# 1. Data Exploration

# Imports

In [None]:
%reload_ext autoreload
%autoreload 2

import data_chaser as dc
import numpy as np
import os
import pandas as pd
import plotly.graph_objects as go
from data_chaser.plot.plotly import missing_value_heatmap, missing_data_ratios

# Data loading

First we will define the data directory. I recommend `lost-data-chaser/data` such that you can follow along with the notebook. The datasets we will use first are all .csv files from:
- [Meteorite landings](https://catalog.data.gov/dataset/meteorite-landings)
- [Near Earth Comets](https://catalog.data.gov/dataset/near-earth-comets-orbital-elements)
- [Fire and Bolide Reports](https://catalog.data.gov/dataset/fireball-and-bolide-reports)
- [Global Landslide Catalog](https://catalog.data.gov/dataset/global-landslide-catalog)

We will also use an additional time series dataset to try out imputation methods with temporally dependent data.

- [SnowEx17 Time Series Sonic Snow Depth Measurement Array](https://nsidc.org/data/SNEX17_SSD/versions/1)
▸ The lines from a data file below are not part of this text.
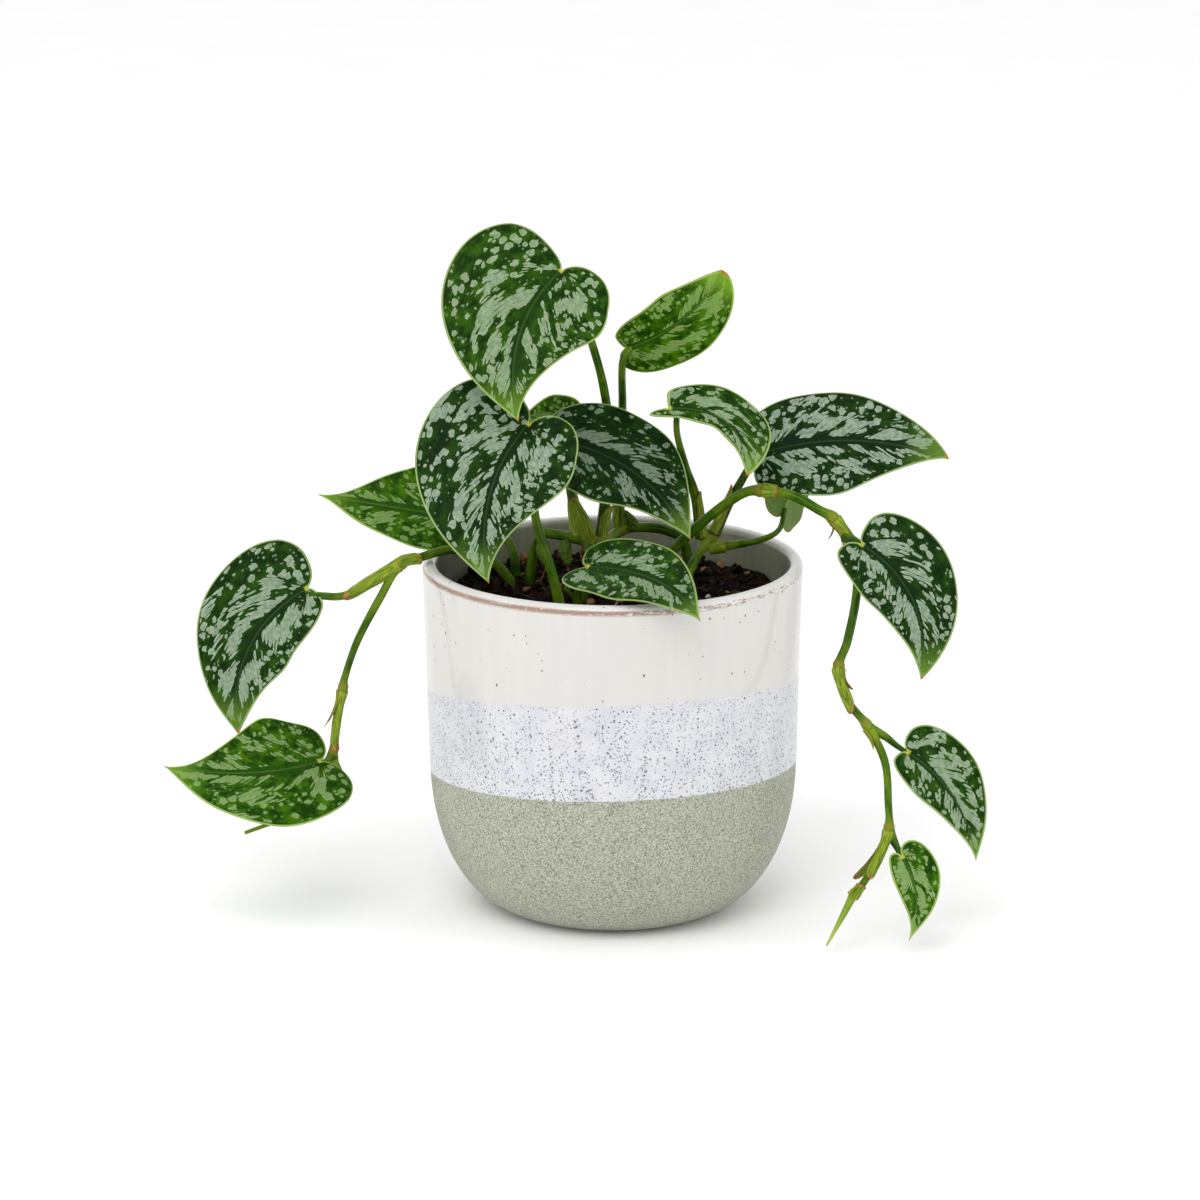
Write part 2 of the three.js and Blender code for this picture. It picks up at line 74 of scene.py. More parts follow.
# %% Mesh helpers
def grid_quads(rows, columns, close_columns=False):
    """Corner numbers of the quads between neighbours in a grid of points that is stored row by row.
    Closing the columns joins the last one to the first."""
    row = np.arange(rows - 1)[:, None]
    column = np.arange(columns if close_columns else columns - 1)[None, :]
    next_column = (column + 1) % columns
    corners = [row * columns + column, row * columns + next_column,
               (row + 1) * columns + next_column, (row + 1) * columns + column]
    return np.stack(np.broadcast_arrays(*corners), axis=-1).reshape(-1, 4)


def closed_rings(rings, sectors):
    """Faces of a stack of rings that a pole closes at each end. Both poles come after the rings."""
    here = np.arange(sectors)
    following = (here + 1) % sectors
    pole = rings * sectors
    last_ring = pole - sectors
    return [
        grid_quads(rings, sectors, close_columns=True),
        np.column_stack([np.full(sectors, pole), following, here]),
        np.column_stack([np.full(sectors, pole + 1), last_ring + here, last_ring + following]),
    ]


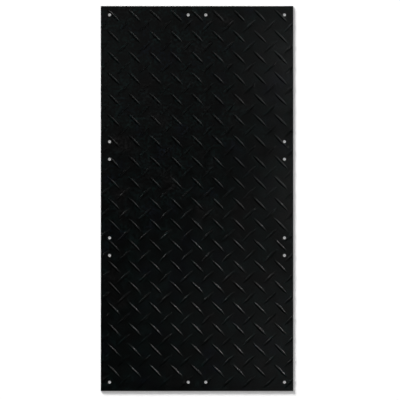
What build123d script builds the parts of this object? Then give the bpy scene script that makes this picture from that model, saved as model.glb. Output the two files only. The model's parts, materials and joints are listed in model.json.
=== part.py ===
from build123d import *
import os

# Driving sizes of the mat, in millimetres

mat_width = 1219.2
mat_length = 2438.4
plate_thickness = 12.7
edge_break = 0.8

# Driving sizes of the tread: slender oval bars, arched both along and across, laid
# crosswise to each other at 45 degrees

bar_length = 114.0
bar_width = 17.5
bar_height = 3.2
tread_pitch = 132.4
first_row_margin = 60.7

# Driving sizes of the drilled holes, for the pins or link plates between mats

hole_diameter = 19.05
hole_margin = 55.56
side_pair_offset = 304.8

# A bar is the top of a large ring. Its section is a small circle, and its crest
# follows a large one. Both rise by the bar's height, over its width and its length.


def arc_radius(chord, rise):
    """Radius of the arc that rises by this much over this chord."""
    return ((chord / 2) ** 2 + rise**2) / (2 * rise)


section_radius = arc_radius(bar_width, bar_height)
crest_radius = arc_radius(bar_length, bar_height)

# Rows of bars lie half a pitch apart. Odd rows stand half a pitch to the side of
# even rows, and their bars point the other way.

row_spacing = tread_pitch / 2
row_count = round((mat_length - 2 * first_row_margin) / row_spacing) + 1
first_row_y = mat_length / 2 - first_row_margin


def bar_places(first_row, first_column_x):
    """Centres of every second row's bars, wherever a centre falls on the mat."""
    places = []
    for row in range(first_row, row_count, 2):
        y = first_row_y - row * row_spacing
        x = first_column_x
        while x < mat_width / 2:
            places.append((x, y))
            if x > 0:
                places.append((-x, y))
            x += tread_pitch
    return places


falling_bars = bar_places(first_row=0, first_column_x=0)
rising_bars = bar_places(first_row=1, first_column_x=tread_pitch / 2)

# Holes stand a margin in from the edges. A pair's spacing is twice the margin, so
# that it matches the two corner holes of mats laid edge to edge.

pair_spacing = 2 * hole_margin
hole_row_x = mat_width / 2 - hole_margin
hole_row_y = mat_length / 2 - hole_margin
pair_half = pair_spacing / 2
end_holes = [
    (x, y)
    for y in (hole_row_y, -hole_row_y)
    for x in (-hole_row_x, -pair_half, pair_half, hole_row_x)
]
side_holes = [
    (x, pair_y + step)
    for x in (-hole_row_x, hole_row_x)
    for pair_y in (-side_pair_offset, side_pair_offset)
    for step in (-pair_half, pair_half)
]

# One bar, standing on its flat foot and lying along X: the ring above height zero

with BuildPart() as bar:
    with BuildSketch(Plane.YZ):
        with Locations((0, bar_height - section_radius)):
            Circle(section_radius)
    revolve(axis=Axis((0, 0, bar_height - crest_radius), (0, 1, 0)))
    split(bisect_by=Plane.XY)

# The mat: one moulded plate with its tread on top and a plain underside

with BuildPart() as ground_mat:
    Box(mat_width, mat_length, plate_thickness, align=(Align.CENTER, Align.CENTER, Align.MIN))
    chamfer(ground_mat.faces().sort_by(Axis.Z)[0].edges(), edge_break)
    with Locations(Plane.XY.offset(plate_thickness)):
        with Locations(*falling_bars):
            add(bar.part, rotation=(0, 0, -45))
        with Locations(*rising_bars):
            add(bar.part, rotation=(0, 0, 45))
    Box(
        mat_width,
        mat_length,
        plate_thickness + bar_height,
        align=(Align.CENTER, Align.CENTER, Align.MIN),
        mode=Mode.INTERSECT,
    )
    with Locations(*end_holes, *side_holes):
        Hole(hole_diameter / 2)

ground_mat.part.label = "ground_mat"
os.makedirs("parts", exist_ok=True)
export_step(ground_mat.part, "parts/ground_mat.step")

print("bars", len(falling_bars) + len(rising_bars))
print("holes", len(end_holes) + len(side_holes))
print("volume, litres", round(ground_mat.part.volume / 1e6, 3))
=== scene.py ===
"""A black ground protection mat, lying tread up on a white floor under soft studio light."""
import json
import math

import bmesh
import bpy
from mathutils import Matrix, Vector


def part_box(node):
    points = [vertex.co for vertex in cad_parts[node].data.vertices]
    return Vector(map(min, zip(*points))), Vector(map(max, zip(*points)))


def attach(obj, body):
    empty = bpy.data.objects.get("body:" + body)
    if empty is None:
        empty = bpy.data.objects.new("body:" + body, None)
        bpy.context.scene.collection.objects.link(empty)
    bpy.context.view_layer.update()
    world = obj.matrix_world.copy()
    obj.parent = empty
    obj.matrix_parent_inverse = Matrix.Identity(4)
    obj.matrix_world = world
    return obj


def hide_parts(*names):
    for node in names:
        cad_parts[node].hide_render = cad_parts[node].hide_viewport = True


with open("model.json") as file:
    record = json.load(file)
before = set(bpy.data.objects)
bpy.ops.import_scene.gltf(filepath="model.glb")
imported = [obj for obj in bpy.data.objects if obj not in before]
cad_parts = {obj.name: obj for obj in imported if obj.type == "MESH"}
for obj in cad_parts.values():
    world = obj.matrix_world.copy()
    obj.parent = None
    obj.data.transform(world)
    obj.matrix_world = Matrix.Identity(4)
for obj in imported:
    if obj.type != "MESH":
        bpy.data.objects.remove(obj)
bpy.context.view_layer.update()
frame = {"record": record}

MM = 0.001

# Camera, placed by the mat's length and centre in the photo, which is 400 pixels square

PHOTO_PIXELS = 400
MAT_LENGTH_PIXELS = 385.1
MAT_CENTRE_PIXELS = (196.99, 198.52)
LENS_MM = 200.0
SENSOR_MM = 36.0
CAMERA_REACH = 100.0

mat_low, mat_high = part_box("ground_mat")
mat_width = mat_high.x - mat_low.x
mat_length = mat_high.y - mat_low.y


def add_camera():
    """Looks straight down on the mat through a long lens, so that its outline stays square."""
    pixel = mat_length / MAT_LENGTH_PIXELS
    distance = PHOTO_PIXELS * pixel * LENS_MM / SENSOR_MM
    data = bpy.data.cameras.new("camera")
    data.lens = LENS_MM
    data.sensor_width = SENSOR_MM
    data.clip_end = CAMERA_REACH
    camera = bpy.data.objects.new("camera", data)
    camera.location = (
        (PHOTO_PIXELS / 2 - MAT_CENTRE_PIXELS[0]) * pixel,
        -(PHOTO_PIXELS / 2 - MAT_CENTRE_PIXELS[1]) * pixel,
        mat_high.z + distance,
    )
    bpy.context.scene.collection.objects.link(camera)
    bpy.context.scene.camera = camera


add_camera()

# Sizes of the plate and the tread, as in the solid

PLATE_THICKNESS = 12.7 * MM
LOWER_EDGE_BREAK = 0.8 * MM
BAR_LENGTH = 114.0 * MM
BAR_WIDTH = 17.5 * MM
BAR_HEIGHT = 3.2 * MM
BAR_TURN = math.radians(45)
TREAD_PITCH = 132.4 * MM
FIRST_ROW_MARGIN = 60.7 * MM

# Small edges that the solid leaves sharp: at a bar's foot, along the sawn edge and at the holes

FOOT_BLEND = 0.4 * MM
UPPER_EDGE_BREAK = 0.5 * MM
HOLE_EDGE_BREAK = 0.6 * MM

# How far a bar's foot and its skirt reach below the land, so that bar and plate join cleanly

FOOT_SINK = 0.02 * MM
SKIRT_DEPTH = 0.6 * MM

# Limits on the mesh: when a face is level, when an edge is sharp and when a triangle is too thin

LEVEL_NORMAL = 0.99999
SHARP_ANGLE = math.radians(40)
NO_HEIGHT = 0.001 * MM


def arc_radius(chord, rise):
    """Radius of the arc that rises by this much over this chord."""
    return ((chord / 2) ** 2 + rise**2) / (2 * rise)


section_radius = arc_radius(BAR_WIDTH, BAR_HEIGHT)
crest_radius = arc_radius(BAR_LENGTH, BAR_HEIGHT)
ring_radius = crest_radius - section_radius


def ring_height_at(along, across):
    """Height above the land of the ring whose top is the bar."""
    out = ring_radius + math.sqrt(section_radius**2 - across**2)
    return math.sqrt(out**2 - along**2) - (crest_radius - BAR_HEIGHT)


def bar_height_at(along, across):
    """The ring's height, with a soft fillet where it runs into the land."""
    height = ring_height_at(along, across)
    share = max(0.0, min(1.0, 0.5 + 0.5 * height / FOOT_BLEND))
    return height * share + FOOT_BLEND * share * (1 - share)


def half_width_at(along, level):
    """Half the width of the ring at a place along it and a level above the land."""
    out = math.hypot(crest_radius - BAR_HEIGHT + level, along) - ring_radius
    return math.sqrt(max(0.0, section_radius**2 - out**2))


def bar_mesh_lines():
    """The place of a bar's tip, and the mesh lines across the bar: where each lies along it,
    and its points from one foot to the other, which stand closest at the fillets."""
    fillet_level = -FOOT_BLEND
    tip = math.sqrt(crest_radius**2 - (crest_radius - BAR_HEIGHT + fillet_level) ** 2)
    stations = 9
    shares = (0.0, 0.28, 0.54, 0.76, 0.9, 0.95, 1.0)
    lines = []
    for i in range(-stations + 1, stations):
        along = tip * math.sin(math.pi / 2 * i / stations)
        outer = half_width_at(along, fillet_level)
        half = [outer * share for share in shares]
        lines.append((along, [-t for t in reversed(half[1:])] + half))
    return tip, lines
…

To access this dataset alongside the others, follow the instructions in the README.md and extract `SnowEx17_snowdepth_15min_V2.csv` to the data directory.

In [None]:
datadir = os.path.join(os.path.dirname(os.getcwd()), 'data')
fnames = sorted([os.path.join(datadir, fname) for fname in os.listdir(datadir) if fname.endswith('.csv')])
print(fnames)

Now we have the filenames, let's load the data in and inspect the head to get a feeling of the components.

In [None]:
fire_df = pd.read_csv(fnames[0])
fire_df.head(3)

In [None]:
landslide_df = pd.read_csv(fnames[1])
landslide_df.head(3)

In [None]:
meteor_df = pd.read_csv(fnames[1])
meteor_df.head(3)

In [None]:
comet_df = pd.read_csv(fnames[3])
comet_df.head(3)

Be careful with the snow data, the first 39 rows contain the header, so remove this when reading in the data.

In [None]:
snow_df = pd.read_csv(fnames[4], skiprows=39)
snow_df['#datetime_MST'] = pd.to_datetime(snow_df['#datetime_MST'])
snow_df = snow_df.set_index('#datetime_MST', drop=True)
snow_df.index = snow_df.index.set_names('timestamp')
snow_df.head(3)

# Visualising the `NaN` distributions

In my opinion, for this challenge we don't *really* mind about the semantic value of each column e.g what does 'P (yr) mean? For building a general case strategy, we onluy care about the type of data (categorical, continuous...) and the sparsity. Therefore we will skimp on any EDA that is **too** in depth into what the data 'means'. Unusual for a data scientist. :) 

## Location of NaNs in each dataset

Before we start implementing a solution, it is important for us to visualise the distribution of missing values (or `NaNs`) for each dataset. This way, we can better understand the sparsity of the data that we're dealing with!

In [None]:
fig = missing_value_heatmap(fire_df, "fire_df")
fig.show()

In [None]:
fig = missing_value_heatmap(meteor_df, "meteor_df")
fig.show()

In [None]:
fig = missing_value_heatmap(landslide_df, "landslide_df")
fig.show()

In [None]:
fig = missing_value_heatmap(comet_df, "comet_df")
fig.show()

In [None]:
fig = missing_value_heatmap(snow_df, "snow_df")
fig.show()

From these plots, we can see there are generally 4 types of missing data challenges that we must consider: 
1. Columns with **complete** sparsity (no values)
2. Columns with **high** sparsity (around 90% of values are missing)
3. Columns with **low/medium sparsity** (50% or higher values are present)
4. Completely sparsity (few values in most columns). This type isn't present in these datasets but we can experiment with engineering some.

We must also consider dependencies (or lack of) in the data. Some columns may be measuring samples (rows) with some temporal dependence on each other, e,g a time series from the same signal. Others may be measuring **independent** events. This is important to consider when designing an imputation strategy in which values you can use.

## Visualise NaNs in a time series dataset

Just for fun, let's plot the time series data with gaps in for missing values. :) From this plot, we can see that sensor `SXK5` has many missing values (double click on `SXK5` in the legend to only see its signal!). Have a look at this in comparison to a sensor such as `SXN4`.

In [None]:
fig = time_series_with_nans(snow_df, 'depth_qc_cm', 'sensor_num')
fig.show()

## Ratio of missing data to present data 

In [None]:
ratio_fig = missing_data_ratios([comet_df, meteor_df, landslide_df, fire_df, snow_df], ['comet_df', 'meteor_df', 'landslide_df', 'fire_df', 'snow_df'])
ratio_fig.show()

# Summary

Now that we have explored the datasets, we can move on to preprocessing them to prepare them for an imputation strategy in our next notebook.